Both the line containing "cad_parts[node].hide_render = cad_parts[node].hide_viewport" and the line containing "to 1 at high." belong in the answer, along with every line between them; print exactly those.

[EXERCISE INPUTS]:
= = = = =

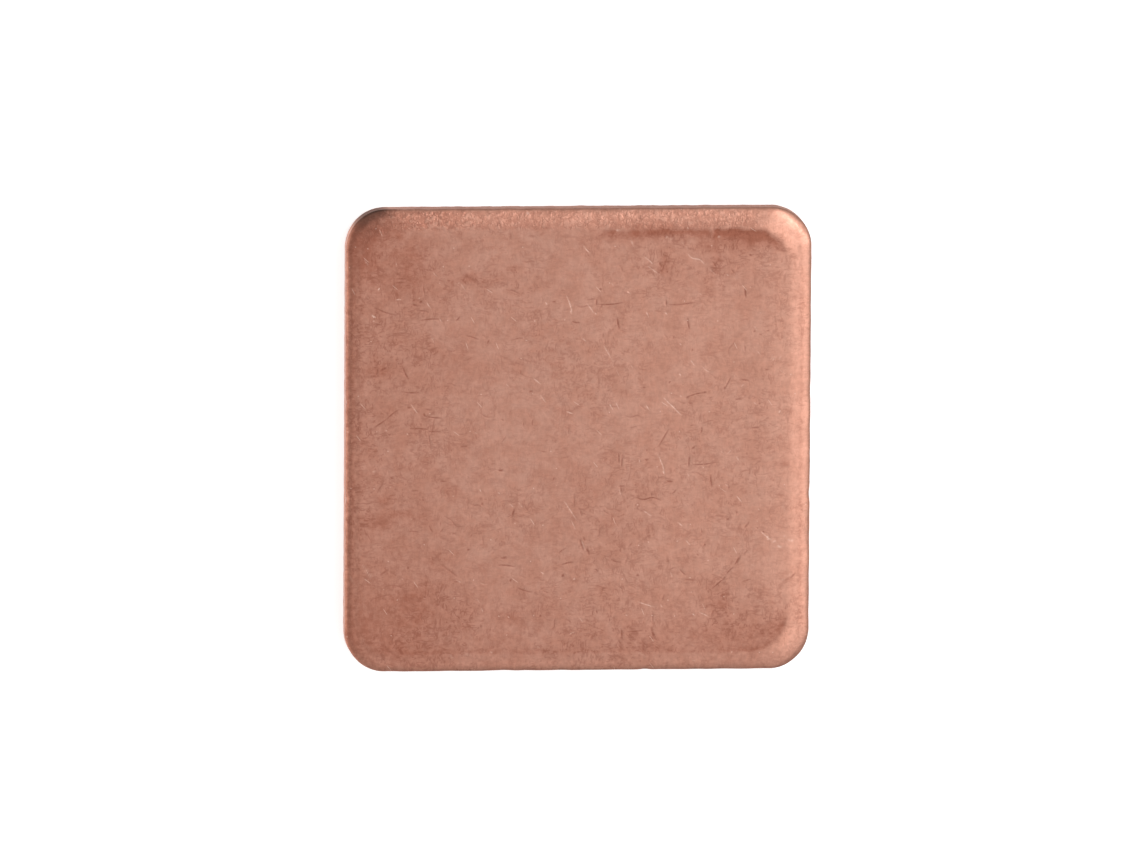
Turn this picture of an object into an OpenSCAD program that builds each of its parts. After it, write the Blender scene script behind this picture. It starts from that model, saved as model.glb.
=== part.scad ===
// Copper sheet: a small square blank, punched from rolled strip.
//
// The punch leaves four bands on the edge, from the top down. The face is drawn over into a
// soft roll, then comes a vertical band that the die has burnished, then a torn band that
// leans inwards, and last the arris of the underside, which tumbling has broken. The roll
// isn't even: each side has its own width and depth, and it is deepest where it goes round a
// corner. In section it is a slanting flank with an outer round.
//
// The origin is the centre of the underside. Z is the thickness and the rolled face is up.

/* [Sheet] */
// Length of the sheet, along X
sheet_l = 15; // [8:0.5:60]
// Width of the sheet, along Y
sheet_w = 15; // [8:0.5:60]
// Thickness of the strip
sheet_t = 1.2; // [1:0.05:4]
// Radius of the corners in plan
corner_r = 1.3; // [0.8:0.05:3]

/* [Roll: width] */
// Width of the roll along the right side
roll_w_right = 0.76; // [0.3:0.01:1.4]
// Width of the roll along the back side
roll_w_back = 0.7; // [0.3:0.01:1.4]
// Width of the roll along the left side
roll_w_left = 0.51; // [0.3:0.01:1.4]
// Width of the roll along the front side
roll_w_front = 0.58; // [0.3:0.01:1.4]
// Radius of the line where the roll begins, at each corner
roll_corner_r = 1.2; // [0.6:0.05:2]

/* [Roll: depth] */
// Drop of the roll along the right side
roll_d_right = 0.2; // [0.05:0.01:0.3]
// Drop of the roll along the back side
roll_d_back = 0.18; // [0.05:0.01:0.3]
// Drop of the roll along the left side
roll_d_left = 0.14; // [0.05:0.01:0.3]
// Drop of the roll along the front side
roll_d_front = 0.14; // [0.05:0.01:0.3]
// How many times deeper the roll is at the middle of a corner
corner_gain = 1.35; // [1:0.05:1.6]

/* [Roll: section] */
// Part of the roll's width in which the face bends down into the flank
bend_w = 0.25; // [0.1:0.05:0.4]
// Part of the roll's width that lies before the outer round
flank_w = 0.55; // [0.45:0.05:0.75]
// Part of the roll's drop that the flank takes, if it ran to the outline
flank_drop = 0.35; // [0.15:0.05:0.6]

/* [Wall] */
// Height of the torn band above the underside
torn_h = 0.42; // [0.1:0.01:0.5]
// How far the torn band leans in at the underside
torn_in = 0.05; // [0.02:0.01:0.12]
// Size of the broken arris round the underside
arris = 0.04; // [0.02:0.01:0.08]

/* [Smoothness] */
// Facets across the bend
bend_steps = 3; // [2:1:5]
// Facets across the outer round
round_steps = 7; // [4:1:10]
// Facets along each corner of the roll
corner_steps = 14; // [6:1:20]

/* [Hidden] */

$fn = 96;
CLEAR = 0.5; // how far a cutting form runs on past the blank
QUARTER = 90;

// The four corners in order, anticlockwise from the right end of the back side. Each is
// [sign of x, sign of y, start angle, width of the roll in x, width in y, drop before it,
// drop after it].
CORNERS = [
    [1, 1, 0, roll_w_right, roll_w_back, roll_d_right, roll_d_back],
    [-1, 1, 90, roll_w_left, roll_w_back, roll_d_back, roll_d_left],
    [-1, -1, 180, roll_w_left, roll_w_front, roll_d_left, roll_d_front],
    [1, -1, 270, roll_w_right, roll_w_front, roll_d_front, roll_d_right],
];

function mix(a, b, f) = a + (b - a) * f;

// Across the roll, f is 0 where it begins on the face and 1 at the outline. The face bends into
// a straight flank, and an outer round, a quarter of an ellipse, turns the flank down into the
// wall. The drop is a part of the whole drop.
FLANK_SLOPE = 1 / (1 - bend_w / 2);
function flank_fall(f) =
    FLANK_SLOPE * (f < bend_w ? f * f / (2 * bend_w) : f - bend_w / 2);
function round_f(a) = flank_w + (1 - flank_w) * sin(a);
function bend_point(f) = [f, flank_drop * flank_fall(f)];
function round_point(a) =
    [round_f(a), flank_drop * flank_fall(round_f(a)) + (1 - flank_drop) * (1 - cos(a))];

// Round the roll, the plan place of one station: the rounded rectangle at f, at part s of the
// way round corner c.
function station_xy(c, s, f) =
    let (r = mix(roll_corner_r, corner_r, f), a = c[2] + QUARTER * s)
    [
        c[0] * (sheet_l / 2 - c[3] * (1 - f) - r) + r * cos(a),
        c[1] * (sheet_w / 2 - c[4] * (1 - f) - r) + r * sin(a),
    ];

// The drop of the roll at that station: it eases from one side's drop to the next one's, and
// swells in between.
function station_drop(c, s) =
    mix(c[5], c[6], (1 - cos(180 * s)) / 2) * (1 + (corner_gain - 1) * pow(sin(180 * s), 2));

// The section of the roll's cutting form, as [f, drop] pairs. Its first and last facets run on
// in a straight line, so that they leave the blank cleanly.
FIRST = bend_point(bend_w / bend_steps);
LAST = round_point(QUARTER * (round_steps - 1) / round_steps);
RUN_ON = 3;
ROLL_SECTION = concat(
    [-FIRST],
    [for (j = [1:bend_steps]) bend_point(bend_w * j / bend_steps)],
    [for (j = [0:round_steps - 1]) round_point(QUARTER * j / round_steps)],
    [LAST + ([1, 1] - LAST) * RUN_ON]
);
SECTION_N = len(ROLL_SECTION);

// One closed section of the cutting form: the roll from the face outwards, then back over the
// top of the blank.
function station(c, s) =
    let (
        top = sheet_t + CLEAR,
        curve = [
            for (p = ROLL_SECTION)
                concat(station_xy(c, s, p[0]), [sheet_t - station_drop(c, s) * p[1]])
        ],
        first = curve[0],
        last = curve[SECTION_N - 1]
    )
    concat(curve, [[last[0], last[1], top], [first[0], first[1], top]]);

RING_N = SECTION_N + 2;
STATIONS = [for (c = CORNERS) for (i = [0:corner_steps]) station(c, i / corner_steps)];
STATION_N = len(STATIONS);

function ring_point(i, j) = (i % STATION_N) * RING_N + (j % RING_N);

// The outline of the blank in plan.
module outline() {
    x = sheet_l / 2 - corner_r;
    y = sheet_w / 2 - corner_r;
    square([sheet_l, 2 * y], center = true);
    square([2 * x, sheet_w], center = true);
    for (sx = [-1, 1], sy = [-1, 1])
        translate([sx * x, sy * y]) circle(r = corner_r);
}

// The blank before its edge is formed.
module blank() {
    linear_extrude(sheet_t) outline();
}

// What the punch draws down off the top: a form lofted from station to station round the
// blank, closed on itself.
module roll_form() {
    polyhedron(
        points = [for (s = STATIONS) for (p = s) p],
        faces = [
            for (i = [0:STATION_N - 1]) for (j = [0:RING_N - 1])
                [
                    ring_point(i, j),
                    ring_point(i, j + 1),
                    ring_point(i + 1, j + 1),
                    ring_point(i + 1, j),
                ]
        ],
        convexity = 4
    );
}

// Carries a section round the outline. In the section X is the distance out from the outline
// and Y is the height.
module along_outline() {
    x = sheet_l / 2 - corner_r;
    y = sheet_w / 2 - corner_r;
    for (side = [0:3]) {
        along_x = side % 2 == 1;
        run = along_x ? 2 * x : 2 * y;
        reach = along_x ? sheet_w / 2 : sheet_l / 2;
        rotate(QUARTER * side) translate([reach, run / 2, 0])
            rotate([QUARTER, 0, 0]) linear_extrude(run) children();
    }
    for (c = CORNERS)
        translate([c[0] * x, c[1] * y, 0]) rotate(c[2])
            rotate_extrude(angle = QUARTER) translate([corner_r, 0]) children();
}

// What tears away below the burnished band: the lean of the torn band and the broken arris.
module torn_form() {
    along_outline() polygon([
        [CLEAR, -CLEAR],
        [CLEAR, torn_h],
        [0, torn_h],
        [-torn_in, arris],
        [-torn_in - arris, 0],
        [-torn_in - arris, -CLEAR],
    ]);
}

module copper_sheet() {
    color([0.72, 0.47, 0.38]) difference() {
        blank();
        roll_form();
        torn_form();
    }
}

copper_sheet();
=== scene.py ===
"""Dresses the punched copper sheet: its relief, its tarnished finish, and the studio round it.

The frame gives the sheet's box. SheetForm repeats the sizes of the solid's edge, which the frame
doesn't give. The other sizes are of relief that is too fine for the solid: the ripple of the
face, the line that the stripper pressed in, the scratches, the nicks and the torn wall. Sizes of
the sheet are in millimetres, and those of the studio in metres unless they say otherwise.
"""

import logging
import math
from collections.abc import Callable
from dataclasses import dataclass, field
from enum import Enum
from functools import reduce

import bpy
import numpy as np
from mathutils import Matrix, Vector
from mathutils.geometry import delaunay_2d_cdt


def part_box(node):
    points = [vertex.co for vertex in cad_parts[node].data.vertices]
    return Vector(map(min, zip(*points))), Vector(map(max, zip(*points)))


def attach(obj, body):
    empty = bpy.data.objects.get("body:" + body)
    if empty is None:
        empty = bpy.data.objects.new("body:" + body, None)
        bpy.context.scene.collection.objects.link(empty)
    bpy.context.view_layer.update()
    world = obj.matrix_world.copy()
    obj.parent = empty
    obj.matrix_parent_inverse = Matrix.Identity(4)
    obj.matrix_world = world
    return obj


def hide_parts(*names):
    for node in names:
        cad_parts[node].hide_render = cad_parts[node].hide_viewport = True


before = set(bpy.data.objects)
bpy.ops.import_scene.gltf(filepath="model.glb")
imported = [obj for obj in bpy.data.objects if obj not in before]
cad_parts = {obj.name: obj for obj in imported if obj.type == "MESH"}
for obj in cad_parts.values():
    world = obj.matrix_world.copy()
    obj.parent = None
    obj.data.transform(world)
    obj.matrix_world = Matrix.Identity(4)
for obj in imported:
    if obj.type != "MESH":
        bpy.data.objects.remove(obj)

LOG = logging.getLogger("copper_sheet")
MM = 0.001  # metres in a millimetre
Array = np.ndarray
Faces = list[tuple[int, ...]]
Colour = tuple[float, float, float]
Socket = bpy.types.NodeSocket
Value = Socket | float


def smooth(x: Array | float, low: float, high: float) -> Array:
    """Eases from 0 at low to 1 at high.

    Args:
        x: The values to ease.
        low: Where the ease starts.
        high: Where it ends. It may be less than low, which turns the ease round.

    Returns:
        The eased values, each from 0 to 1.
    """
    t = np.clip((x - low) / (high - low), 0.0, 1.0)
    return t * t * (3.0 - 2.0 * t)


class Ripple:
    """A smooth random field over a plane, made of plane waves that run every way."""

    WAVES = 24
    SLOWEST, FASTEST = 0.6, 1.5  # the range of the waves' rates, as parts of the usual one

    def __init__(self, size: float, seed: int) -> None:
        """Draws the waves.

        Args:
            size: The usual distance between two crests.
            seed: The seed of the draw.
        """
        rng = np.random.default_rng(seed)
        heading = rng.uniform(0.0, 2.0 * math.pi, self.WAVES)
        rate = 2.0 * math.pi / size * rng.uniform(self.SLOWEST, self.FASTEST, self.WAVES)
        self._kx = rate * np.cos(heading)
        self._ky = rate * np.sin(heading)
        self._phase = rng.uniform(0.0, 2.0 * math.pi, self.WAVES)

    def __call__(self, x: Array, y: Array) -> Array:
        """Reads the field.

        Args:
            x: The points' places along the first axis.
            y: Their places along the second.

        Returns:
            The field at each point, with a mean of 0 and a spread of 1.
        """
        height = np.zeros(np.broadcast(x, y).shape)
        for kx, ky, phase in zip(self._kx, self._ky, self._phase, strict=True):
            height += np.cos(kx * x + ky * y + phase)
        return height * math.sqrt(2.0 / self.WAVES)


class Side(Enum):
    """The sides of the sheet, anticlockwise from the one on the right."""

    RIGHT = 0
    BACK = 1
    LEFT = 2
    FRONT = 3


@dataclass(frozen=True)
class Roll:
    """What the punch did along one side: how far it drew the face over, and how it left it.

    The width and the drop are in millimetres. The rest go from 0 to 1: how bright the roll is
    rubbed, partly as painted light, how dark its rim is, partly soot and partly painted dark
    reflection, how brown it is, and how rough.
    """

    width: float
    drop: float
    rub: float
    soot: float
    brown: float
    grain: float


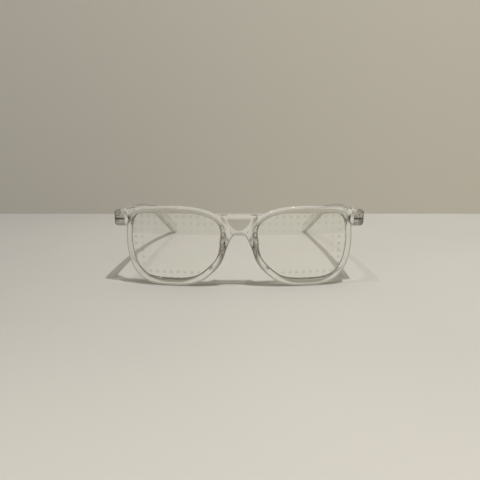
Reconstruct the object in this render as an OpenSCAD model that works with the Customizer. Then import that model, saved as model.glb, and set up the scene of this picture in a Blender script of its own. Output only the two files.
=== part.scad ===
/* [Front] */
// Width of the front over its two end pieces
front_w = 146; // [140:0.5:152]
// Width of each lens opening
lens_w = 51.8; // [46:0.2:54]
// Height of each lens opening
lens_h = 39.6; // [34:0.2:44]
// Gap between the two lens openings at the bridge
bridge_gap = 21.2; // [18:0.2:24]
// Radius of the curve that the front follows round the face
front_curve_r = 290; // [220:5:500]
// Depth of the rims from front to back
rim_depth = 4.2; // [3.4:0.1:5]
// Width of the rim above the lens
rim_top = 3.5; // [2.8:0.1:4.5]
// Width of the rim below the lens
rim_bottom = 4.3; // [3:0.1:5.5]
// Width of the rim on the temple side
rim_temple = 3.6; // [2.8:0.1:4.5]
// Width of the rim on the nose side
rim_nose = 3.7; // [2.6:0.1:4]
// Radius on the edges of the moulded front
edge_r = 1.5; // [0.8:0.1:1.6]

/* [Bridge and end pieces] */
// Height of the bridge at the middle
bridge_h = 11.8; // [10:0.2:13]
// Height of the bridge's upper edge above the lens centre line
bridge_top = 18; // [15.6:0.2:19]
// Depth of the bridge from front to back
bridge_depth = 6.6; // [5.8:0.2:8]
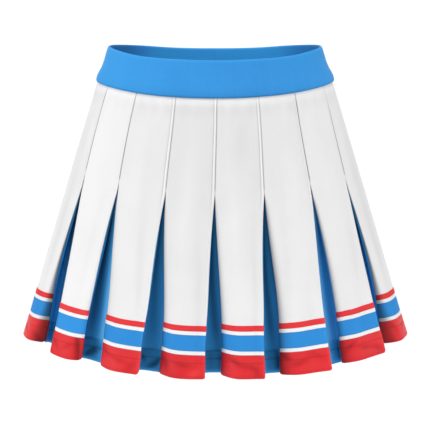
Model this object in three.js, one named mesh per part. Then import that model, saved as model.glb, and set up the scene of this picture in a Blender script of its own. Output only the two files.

= = = = =

[EXERCISE RESPONSE]:
        cad_parts[node].hide_render = cad_parts[node].hide_viewport = True


before = set(bpy.data.objects)
bpy.ops.import_scene.gltf(filepath="model.glb")
imported = [obj for obj in bpy.data.objects if obj not in before]
cad_parts = {obj.name: obj for obj in imported if obj.type == "MESH"}
for obj in cad_parts.values():
    world = obj.matrix_world.copy()
    obj.parent = None
    obj.data.transform(world)
    obj.matrix_world = Matrix.Identity(4)
for obj in imported:
    if obj.type != "MESH":
        bpy.data.objects.remove(obj)

LOG = logging.getLogger("copper_sheet")
MM = 0.001  # metres in a millimetre
Array = np.ndarray
Faces = list[tuple[int, ...]]
Colour = tuple[float, float, float]
Socket = bpy.types.NodeSocket
Value = Socket | float


def smooth(x: Array | float, low: float, high: float) -> Array:
    """Eases from 0 at low to 1 at high.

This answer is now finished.